By almost any measure, Ciena (CIEN) just delivered a strong quarter. Revenue shot up 40% year-over-year. Adjusted earnings per share were also strong. The company even raised its full-year sales forecast. So why did the stock plunge -13.7% on the news?

Because in this market, even spectacular numbers can look suspicious. And Ciena has a very large, flashing asterisk next to them: a massive, and still growing, backlog of orders. The story you tell yourself about that backlog determines everything.

The Numbers Don’t Lie

First, let’s give credit where it’s due. The results were stellar. Ciena pulled in $1.57 billion in revenue, handily beating estimates.
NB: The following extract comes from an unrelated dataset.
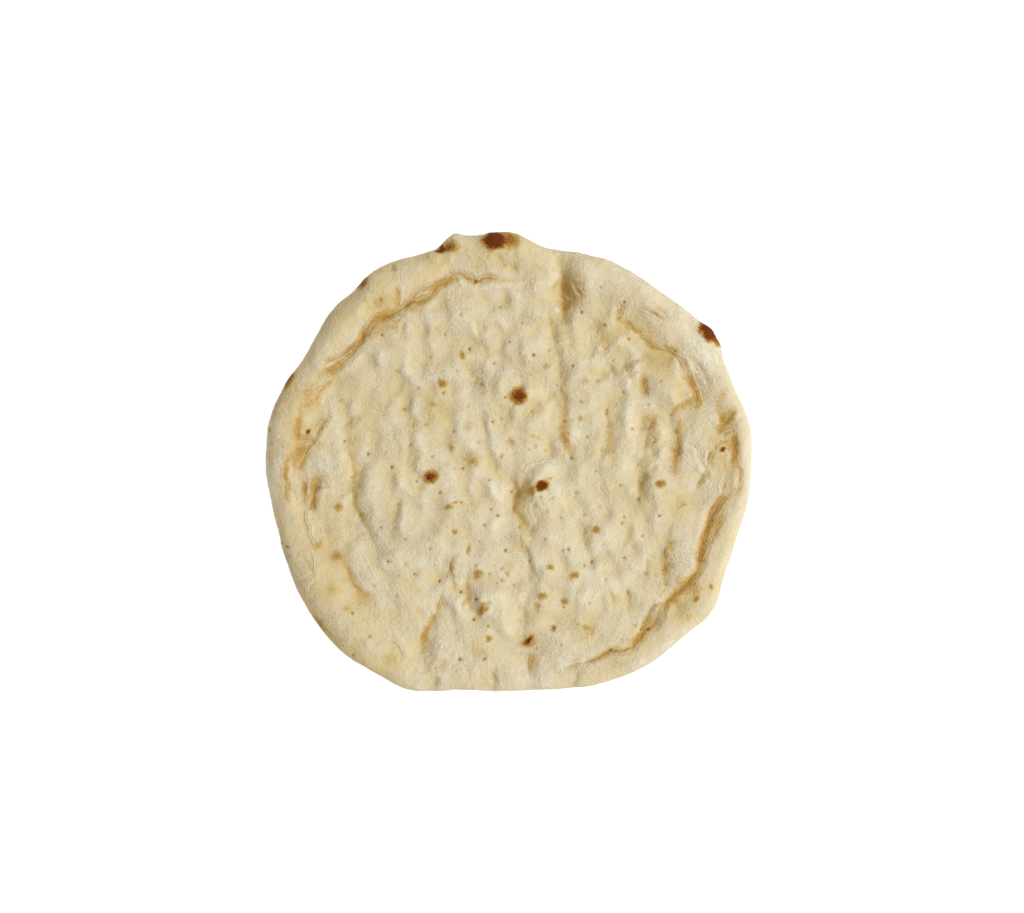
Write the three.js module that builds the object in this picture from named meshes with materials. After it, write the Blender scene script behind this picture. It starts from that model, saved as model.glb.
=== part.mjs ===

It delivered adjusted earnings of $1.64 per share. And looking ahead, management felt confident enough to raise its full-year revenue guidance to $6.3 billion at the midpoint, implying a hefty 32% annual growth rate. This is the picture of a company firing on all cylinders, capturing a wave of spending on the network gear that underpins the AI revolution.

A Backlog Too Good to Be True?

Here’s the rub. That growth is built on a mountain of unfilled orders. Ciena’s backlog swelled by more than $600 million in the quarter to reach a substantial $7.7 billion. Management even said they “expect to exit the year with even higher backlog.”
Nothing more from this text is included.